The bar (base address register) is used in the biased addressing modes
(see following sections). It is 16 bits wide (for a 64KW RAM).
The pcr (program counter register) is the instruction pointer. It is 14
bits wide (for 16KW CodeROM).
The rsr (return from subroutine register) holds the return address of
the last subroutine call; it is the programmer's responsibility to save
it (stack it) if nested calls are needed. It has the width of the pcr.
Ports p and q are the processor communication ports; each port is
implemented as a pair of unidirectional data paths, one for data input
and one for data output, i.e. the processor actually hosts a p-in, a
p-out, a q-in, and a q-out port. Each of these ports is 32 bits wide.

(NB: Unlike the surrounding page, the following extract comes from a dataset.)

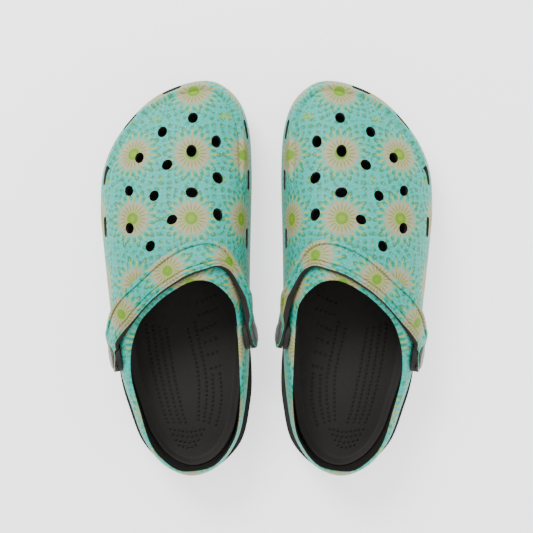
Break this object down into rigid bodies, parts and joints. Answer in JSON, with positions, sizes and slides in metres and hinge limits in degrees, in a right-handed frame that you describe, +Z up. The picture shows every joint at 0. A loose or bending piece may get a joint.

Port k is the control and synchronization port (it's also implemented
as a pair of unidirectional data paths). It logically groups together a
number of processor status and control bits.
Figure 1: CDSP-k2 Registers (Programming Model)
Addressing Modes:
The instruction set is based on the two-operand model, one of them residing in a processor register, and the other residing in memory: RAM or DataROM (the CodeROM cannot be accessed as data). Most of the two-operand instructions follow this model, while most of the one-operand instructions operate on the internal registers only. These rules generate a highly orthogonal instruction set; however, some special-purpose instructions make exception from these rules (see following sections).
Following is a detailed description of the various addressing modes, accompanied by a number of relevant assembler examples.
Implied addressing:
This mode is used by instructions that either have no operand, or the
operand is implicitly specified by the instruction itself. Although the
basic processor instruction set only uses this mode for the "nop" and
"brk" control instruction, it is a useful option when implementing
application-specific instructions.
Assembler syntax example:
nop; no operation (dummy instruction)
Direct addressing:
This mode specifies the data to be accessed by an instruction via its
address embedded in the instruction code. Both RAM and DataROM can be
accessed via this addressing mode. Depending on the operand type, the
assembler generates the correct instruction code format (RAM/DataROM
reference).
Assembler syntax example:
.cst k0: 123; declare a constant, allocate a DataROM address for it, and define it as being 123
.var v0; declare a variable and allocate a RAM address for it.
lda r0,k0; r0 will be loaded with 123 (the k0 constant's address is supplied in the op-code)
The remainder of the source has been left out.